A steady flow of shoppers passed through the Harford Mall Wednesday morning, and stores had plenty of signs advertising clearance sales or deep discounts on clothes and other merchandise.

Shoppers like Anne Sedney, a San Diego resident who used to live in Bel Air and was visiting for the holiday, said there were good bargains, but she saw no major rush of people eager to make returns.

Sedney had gone to Macy's at the mall specifically to return "one awful nightie" from her grandmother.

"I don't think I have ever gone shopping the day after Christmas," she said from outside T.J.Maxx, in Tollgate Marketplace across Route 1 from the mall, adding she did not end up buying anything this time.

Nevertheless, Sedney said she thought Dec. 26 might be a good time to avoid mark-ups and "check out the stores."

"It wasn't too crowded, possibly because of the weather," she added.

Though she had yet to buy anything, Kimberly Hoopes, of Forest Hill, agreed the weather may have played a part in holding down the rush of shoppers.

"Today it wasn't that bad," Hoopes said about the shopping experience.

Employees in several Harford Mall stores declined to give their names or be associated with the store's name, citing corporate policy, but most said the number of gift returns had been fewer than they expected.

One store manager said the morning is usually the peak time for business and the store normally gets 20 percent of its daily transactions in returns between 10 and 11 a.m.

At 11 a.m., however, she had not logged one return.

"Probably the weather is keeping people from coming out," she guessed.

An employee at a clothing store also said the business had been open since 7 a.m. but had yet to see any significant returns.

Some people were coming in, however, for more targeted shopping, she explained.

"One person came because she knew exactly what she wanted," the employee said.

Mall corridors and check-out lines at places like New York & Company and Sears nevertheless seemed fairly busy on what is typically an even busier, post-Christmas shopping day.

Larger stores had decent lines at the return sections, as well, but employees seemed prepared for it.

Shopping information from many chains like h.h. gregg and T.J. Maxx was hard to find, as employees there directed all inquiries to their corporate headquarters.

Target in Bel Air likewise did not have any manager available to talk.

Rosalie, an assistant manager at Walmart in Abingdon, who declined to give her last name, said the customer turnout had not been too heavy.

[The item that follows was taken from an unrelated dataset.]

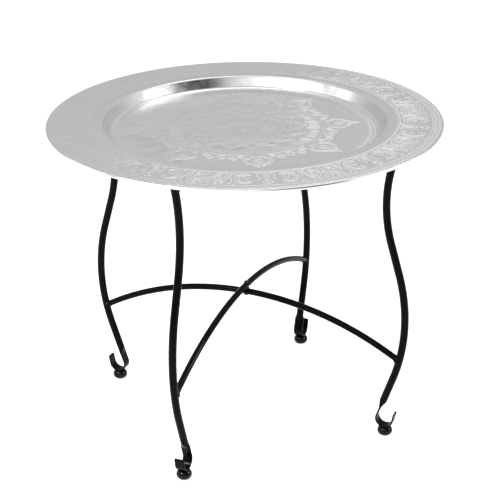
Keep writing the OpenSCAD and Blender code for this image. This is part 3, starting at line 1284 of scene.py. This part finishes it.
def floor_chasing(half_angle: float) -> Chasing:
    """Draws the floor's star: pointed petals, dotted lobes, fans, a laced star and a rosette.

    Args:
        half_angle: half the angle in degrees after which the star repeats.

    Returns:
        The marks of half a sector.
    """
    art = Chasing(half_angle, lambda p: p)
    _chase_petal(art)
    # Dotted lobes between two petals
    for radius, angle, reach in ((131, half_angle, 7.2), (135, 15.2, 6.2), (127.5, 10.6, 4.6)):
        spot = polar(radius, angle)
        art.loop(oval(spot, reach, reach))
        art.loop(oval(spot, reach - 2.2, reach - 2.2), Tool.FINE_LINER)
        art.dot(spot)
    art.loop([polar(119.4, mix(6, 24, i / 18)) for i in range(19)])
    art.dots([polar(122, mix(6.5, 22.5, i / 16)) for i in range(17)], 3.1, Tool.FINE_PUNCH)
    # Fans of parallel strokes
    for k in range(5):
        side = 2.2 + 4.1 * k
        art.line(flowing([(99.5 - 1.6 * k, side * 0.82), (108, side * 0.98 + 0.6),
                          (116.4 - 0.8 * k, side + 2.4)]))
    for k in range(4):
        lean = half_angle - 1.3 - 2.3 * k
        art.line(flowing([polar(100, lean - 0.3), polar(107, lean), polar(114.5, lean - 1.1)]))
    # Two laced zigzags that make a star of sixteen points
    for outer, inner in ((96, 72), (89, 65)):
        art.loop(_across(polar(outer, 0), polar(inner, half_angle)))
        art.loop(_across(polar(inner, 0), polar(outer, half_angle)))
    art.dot(polar(82, half_angle / 2))
    art.circle(60)
    art.circle(57.4, Tool.FINE_LINER)
    for k in range(4):
        art.dot(polar(53.6, half_angle * (k + 0.5) / 4))
    art.circle(50, Tool.FINE_LINER)
    # Rosette
    for turn in (0, half_angle):
        mirror = 1 if turn == 0 else -1
        petal = [(47, 0), (43, 4.1), (36.5, 6.9), (29, 6.7), (22, 4.3)]
        art.loop([_turn(p, turn, mirror) for p in flowing(petal)])
        art.line([_turn((27, 0), turn, 1), _turn((39, 0), turn, 1)], Tool.FINE_LINER)
    art.circle(18)
    art.circle(15.4, Tool.FINE_LINER)
    art.dot(polar(11.4, half_angle / 2))
    art.circle(7.6, Tool.FINE_LINER)
    art.circle(3.4, Tool.FINE_LINER)
    # Rings at the floor's outer edge
    art.ticks(187.6, 194.4, 16)
    art.circle(197.4)
    return art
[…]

She was standing next to a line of about 10 people in front of the returns counter at about 12:30 p.m.

"Actually, I have seen it worse," she said. "I haven't seen any issues."

By noon, freezing rain was making the Walmart parking lot a little icy. But Rosalie did not think the post-Christmas wintry mix was really stopping Walmart's shoppers.

"Weather doesn't keep people away. They love coming out and getting in the spirit of the holidays," she said.

Last year seemed to be almost the same scenario, although there was plenty of sunshine the day after Christmas in 2011. Shoppers were out and about, but businesses then also had reported a "very, very quiet morning" for gift returns.

And this year, like last and the year before, most of the Bel Air area store personnel were hoping Dec. 26 would be just the start of a busy post-Christmas shopping week.